Ah Kong was arrested after the intervention of an aide to the former Democrat Party Prime Minister, Mark Abhisit, decided to press charges after this aide received a number of private and personal SMS messages defaming the Thai queen. A court decided, despite very flimsy and weak evidence, that the SMS messages could be traced back to Ah Kong and he received a 20-year prison sentence. Why Abhisit’s aide couldn’t just delete the messages and forget them is beyond my understanding. I am also convinced that the aide would not have proceeded with such a prosecution without Abhisit’s blessing. I have also seen some evidence that Ah Kong was badly treated whilst awaiting trial and that his mistreatment was directly ordered by the Abhisit government.

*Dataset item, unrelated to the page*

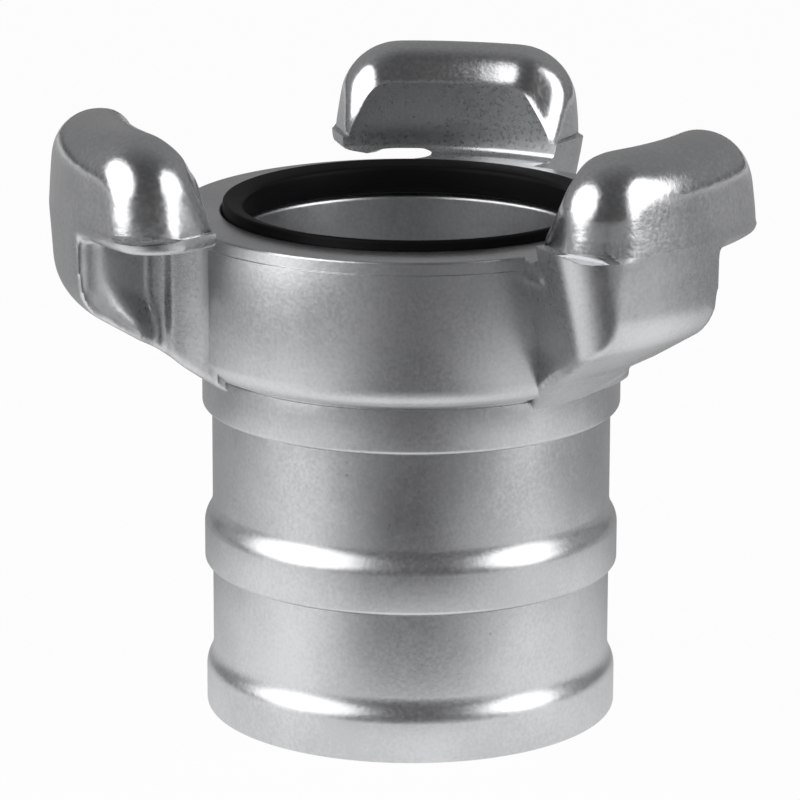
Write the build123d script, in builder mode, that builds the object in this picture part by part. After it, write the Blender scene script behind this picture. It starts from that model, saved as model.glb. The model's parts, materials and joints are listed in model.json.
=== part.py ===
from build123d import *
import os
from math import atan2, cos, degrees, radians, sin, tan

# Quarter turn fire hose coupling half for 70 mm hose, with three claws that hook under those of its mate.
# Millimetres. The waterway is the Z axis, z = 0 is the end of the hose tail, and the claws point up.
# A claw is laid out by its own angle: 0 is its clockwise end, seen from above, and it grows counter-clockwise.

# Hose tail
tail_radius = 35.0
bore_radius = 30.5
tail_edge = 0.8
bore_entry_chamfer = 1.5
end_rib_radius = 36.2
end_rib_height = 8.0
middle_rib_radius = 36.4
middle_rib_foot = 26.7
middle_rib_height = 7.8
rib_shoulder_height = 2.4
rib_corner = 0.8
collar_radius = 36.7
collar_foot = 55.1
collar_height = 8.1

# Head ring
ring_radius = 41.4
ring_height = 22.2
ring_taper_height = 4.3
ring_corner_radius = 3.0
rim_edge = 0.35
rim_band_height = 2.3
rim_band_inset = 0.2

# Seat of the seal in the head ring
seat_mouth_radius = 33.1
seat_depth = 4.0
undercut_radius = 35.3
undercut_height = 2.4
seat_edge_chamfer = 0.35
bore_mouth_chamfer = 0.9

# Seal: a rubber ring with a foot that snaps into the undercut and a lip that stands above the rim
seal_clearance = 0.15
seal_inner_radius = 29.4
seal_stand = 1.9
seal_slope = 1.0
seal_corner = 0.5

# Claws: heights are measured from the rim of the head ring
claw_count = 3
claw_azimuth = 56.0
claw_arc = 49.6
claw_outer_radius = 63.0
claw_inner_radius = 46.8
hook_clearance = 0.6
parting_height = 3.1
dome_height = 19.2
dome_setback = 0.15
dome_draft = 4.0
dome_end_radius = 11.0
dome_outer_rounding = 8.0
dome_crest_rounding = 5.0
root_end_draft = 3.0
hook_end_draft = 8.0
root_overhang = 1.1
hook_overhang = 0.7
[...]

I met Ah Kong three times. Each time these meetings took place in the Bangkok Remand Prison. He was obviously frail, yet despite his terrible ordeal, his eyes shone and his smile was broad. He also looked tearful. At that point almost no foreigners had ever been to meet him – not Bangkok’s huge foreign media corps and not the so-called human rights’ NGOs such as Human Rights Watch and Amnesty. A foreigner visiting him was a surprise. Likely it let him know at least someone in the wider world knew of his ordeal I asked him about how he was being treated. “Things are getting better now,” he said, with a quiet smile.

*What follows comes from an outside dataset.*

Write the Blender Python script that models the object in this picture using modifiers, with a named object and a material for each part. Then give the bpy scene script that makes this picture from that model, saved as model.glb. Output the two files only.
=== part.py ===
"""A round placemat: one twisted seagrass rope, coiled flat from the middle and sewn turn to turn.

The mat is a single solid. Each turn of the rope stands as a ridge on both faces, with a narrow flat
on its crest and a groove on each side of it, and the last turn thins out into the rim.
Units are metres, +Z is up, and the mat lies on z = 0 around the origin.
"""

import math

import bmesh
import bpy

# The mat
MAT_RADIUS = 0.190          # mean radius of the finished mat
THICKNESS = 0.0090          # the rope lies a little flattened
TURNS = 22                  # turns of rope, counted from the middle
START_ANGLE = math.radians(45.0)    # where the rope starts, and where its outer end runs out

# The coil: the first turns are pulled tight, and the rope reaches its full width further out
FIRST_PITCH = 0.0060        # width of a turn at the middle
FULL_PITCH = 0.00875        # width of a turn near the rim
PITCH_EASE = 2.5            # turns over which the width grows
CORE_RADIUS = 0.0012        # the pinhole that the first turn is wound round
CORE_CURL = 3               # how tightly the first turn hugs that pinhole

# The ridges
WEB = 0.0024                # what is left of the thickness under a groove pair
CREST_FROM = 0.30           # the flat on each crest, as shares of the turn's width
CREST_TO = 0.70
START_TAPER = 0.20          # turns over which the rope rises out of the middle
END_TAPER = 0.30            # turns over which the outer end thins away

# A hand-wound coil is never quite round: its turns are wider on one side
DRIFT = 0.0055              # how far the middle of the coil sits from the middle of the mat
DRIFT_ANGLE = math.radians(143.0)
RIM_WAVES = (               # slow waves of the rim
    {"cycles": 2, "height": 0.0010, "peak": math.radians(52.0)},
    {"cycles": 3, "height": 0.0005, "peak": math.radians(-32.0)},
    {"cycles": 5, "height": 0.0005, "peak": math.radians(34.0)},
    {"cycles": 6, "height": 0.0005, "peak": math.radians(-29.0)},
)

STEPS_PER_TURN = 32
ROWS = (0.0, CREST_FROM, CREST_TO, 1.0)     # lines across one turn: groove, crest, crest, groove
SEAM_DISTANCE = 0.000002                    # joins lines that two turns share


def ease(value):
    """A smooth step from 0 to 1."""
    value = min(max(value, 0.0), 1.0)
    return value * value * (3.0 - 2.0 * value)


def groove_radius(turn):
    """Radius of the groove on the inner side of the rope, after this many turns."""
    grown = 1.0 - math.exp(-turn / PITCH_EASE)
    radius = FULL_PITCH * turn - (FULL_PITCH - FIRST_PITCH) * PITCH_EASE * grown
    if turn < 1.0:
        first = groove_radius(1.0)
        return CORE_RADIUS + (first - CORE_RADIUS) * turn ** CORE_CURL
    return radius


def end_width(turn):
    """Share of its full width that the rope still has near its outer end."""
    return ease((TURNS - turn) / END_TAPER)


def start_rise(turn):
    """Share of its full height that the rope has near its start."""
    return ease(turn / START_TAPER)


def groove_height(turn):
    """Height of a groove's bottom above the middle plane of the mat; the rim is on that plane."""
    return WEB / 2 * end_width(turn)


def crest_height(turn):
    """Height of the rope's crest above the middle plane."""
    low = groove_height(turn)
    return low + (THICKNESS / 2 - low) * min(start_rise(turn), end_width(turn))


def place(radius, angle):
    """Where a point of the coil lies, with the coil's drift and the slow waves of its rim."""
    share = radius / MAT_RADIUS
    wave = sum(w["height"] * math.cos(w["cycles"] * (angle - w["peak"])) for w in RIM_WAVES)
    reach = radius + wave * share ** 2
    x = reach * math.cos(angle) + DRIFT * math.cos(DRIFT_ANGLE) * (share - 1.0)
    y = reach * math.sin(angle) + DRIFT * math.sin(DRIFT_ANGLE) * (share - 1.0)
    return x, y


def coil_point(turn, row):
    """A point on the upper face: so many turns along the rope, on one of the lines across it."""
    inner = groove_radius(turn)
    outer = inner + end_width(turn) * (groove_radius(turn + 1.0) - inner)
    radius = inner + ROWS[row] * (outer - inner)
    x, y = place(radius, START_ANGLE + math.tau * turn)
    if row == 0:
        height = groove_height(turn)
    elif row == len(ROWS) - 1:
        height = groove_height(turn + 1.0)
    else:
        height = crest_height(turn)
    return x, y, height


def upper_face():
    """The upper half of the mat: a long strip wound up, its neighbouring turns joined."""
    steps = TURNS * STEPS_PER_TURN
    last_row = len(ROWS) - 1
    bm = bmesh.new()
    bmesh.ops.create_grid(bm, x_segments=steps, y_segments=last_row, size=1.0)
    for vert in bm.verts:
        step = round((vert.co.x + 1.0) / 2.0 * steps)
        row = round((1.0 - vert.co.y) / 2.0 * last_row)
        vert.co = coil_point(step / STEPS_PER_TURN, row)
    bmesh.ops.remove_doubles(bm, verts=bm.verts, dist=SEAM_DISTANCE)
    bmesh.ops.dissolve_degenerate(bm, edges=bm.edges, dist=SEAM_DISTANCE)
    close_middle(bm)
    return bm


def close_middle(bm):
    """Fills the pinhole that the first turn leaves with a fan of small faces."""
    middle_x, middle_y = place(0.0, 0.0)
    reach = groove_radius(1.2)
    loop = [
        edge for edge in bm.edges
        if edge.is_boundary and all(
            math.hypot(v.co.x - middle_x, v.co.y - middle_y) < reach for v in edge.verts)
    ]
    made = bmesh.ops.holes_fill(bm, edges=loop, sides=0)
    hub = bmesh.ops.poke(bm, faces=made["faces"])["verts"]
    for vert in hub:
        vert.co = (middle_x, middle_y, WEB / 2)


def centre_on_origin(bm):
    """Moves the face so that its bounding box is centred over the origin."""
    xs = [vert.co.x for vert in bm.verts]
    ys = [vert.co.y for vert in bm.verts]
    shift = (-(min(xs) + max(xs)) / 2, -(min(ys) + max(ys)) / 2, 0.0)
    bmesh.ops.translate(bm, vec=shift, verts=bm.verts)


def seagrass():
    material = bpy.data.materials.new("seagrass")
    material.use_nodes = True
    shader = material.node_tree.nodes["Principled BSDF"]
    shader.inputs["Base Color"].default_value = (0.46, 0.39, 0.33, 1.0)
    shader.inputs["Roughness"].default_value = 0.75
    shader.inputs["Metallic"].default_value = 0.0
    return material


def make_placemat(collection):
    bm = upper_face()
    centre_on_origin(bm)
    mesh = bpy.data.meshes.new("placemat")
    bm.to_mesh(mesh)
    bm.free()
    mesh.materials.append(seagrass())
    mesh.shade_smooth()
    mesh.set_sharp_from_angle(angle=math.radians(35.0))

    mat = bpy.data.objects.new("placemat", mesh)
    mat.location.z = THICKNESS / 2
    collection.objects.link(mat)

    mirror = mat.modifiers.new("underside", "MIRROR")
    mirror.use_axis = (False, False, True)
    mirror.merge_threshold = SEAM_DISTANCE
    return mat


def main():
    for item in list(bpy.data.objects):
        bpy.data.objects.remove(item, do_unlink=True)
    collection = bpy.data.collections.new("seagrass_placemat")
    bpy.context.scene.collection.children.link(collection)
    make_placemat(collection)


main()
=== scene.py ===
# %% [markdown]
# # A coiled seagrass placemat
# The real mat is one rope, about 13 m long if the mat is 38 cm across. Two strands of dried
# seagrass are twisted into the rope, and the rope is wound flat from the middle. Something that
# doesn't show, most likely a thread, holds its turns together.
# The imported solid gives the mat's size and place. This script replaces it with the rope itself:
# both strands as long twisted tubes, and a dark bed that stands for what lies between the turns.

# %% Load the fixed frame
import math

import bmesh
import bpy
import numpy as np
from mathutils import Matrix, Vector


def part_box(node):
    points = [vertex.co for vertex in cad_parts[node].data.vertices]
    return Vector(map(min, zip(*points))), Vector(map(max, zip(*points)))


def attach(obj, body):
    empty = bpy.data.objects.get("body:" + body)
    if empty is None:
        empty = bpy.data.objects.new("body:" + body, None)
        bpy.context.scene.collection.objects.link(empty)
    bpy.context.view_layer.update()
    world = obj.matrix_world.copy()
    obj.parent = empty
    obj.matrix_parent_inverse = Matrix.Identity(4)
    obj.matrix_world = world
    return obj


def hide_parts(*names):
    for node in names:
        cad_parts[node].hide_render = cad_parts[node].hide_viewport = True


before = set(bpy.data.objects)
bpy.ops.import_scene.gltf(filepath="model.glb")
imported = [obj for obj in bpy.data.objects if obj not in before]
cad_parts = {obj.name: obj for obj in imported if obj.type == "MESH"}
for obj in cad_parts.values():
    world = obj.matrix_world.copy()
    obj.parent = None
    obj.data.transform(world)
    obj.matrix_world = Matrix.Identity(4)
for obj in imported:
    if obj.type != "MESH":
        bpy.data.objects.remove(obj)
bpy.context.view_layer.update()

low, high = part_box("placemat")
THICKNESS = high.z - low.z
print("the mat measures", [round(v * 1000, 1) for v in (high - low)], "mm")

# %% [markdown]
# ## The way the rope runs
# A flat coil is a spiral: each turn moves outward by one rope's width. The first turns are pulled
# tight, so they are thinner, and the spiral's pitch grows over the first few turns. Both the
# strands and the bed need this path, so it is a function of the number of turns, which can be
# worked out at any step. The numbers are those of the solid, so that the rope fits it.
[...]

I was also lucky enough to meet Ah Kong’s wife, Pa Ou, on a couple of occasions. The last time I saw her we had lunch at MK in Big C in Samrong, just outside Bangkok. There was something indomitable, charismatic and bright about her. She combined this with an easy beauty and an obvious intelligence. Another thing that was very obvious was her love for her husband. Today my thoughts are with her and the rest of Ah Kong’s family
The international community have been pathetically lacking in response to dealing with lese majeste. The USA Embassy continually claim there are no political prisoners in Thailand. The British Embassy – a mission whose foreign minister made recent pronouncements about human rights being at the centre of its policy – gave interviews about flood preventions, yet has remained resolutely quiet on Thai human rights, its former Ambassador taking up work with a huge Thai conglomerate after years of abject silence. Human Rights Watch refused to visit any lese majeste prisoners for years and refused to take up lese majeste cases, their supine Thai researcher once stating that dealing with lese majeste would “damage his ability to work as a human rights defender”. When I met Ah Kong in February of this year I asked him if he had any visits from either Amnesty or HRW. “Who and what are Amnesty and HRW,” he responded, quizzically. Of course Amnesty International previously stated their tacit support for lese majeste saying “we can see why” such a law needs to exist. As far as I’m aware most Western journalists in Bangkok, with a few notable exceptions, never go to the prison to visit lese majeste prisoners, their silence part of a conspiracy that can only be described as evil.
This evil and the conspiracy of silence that surrounds it led to the death of Ah Kong.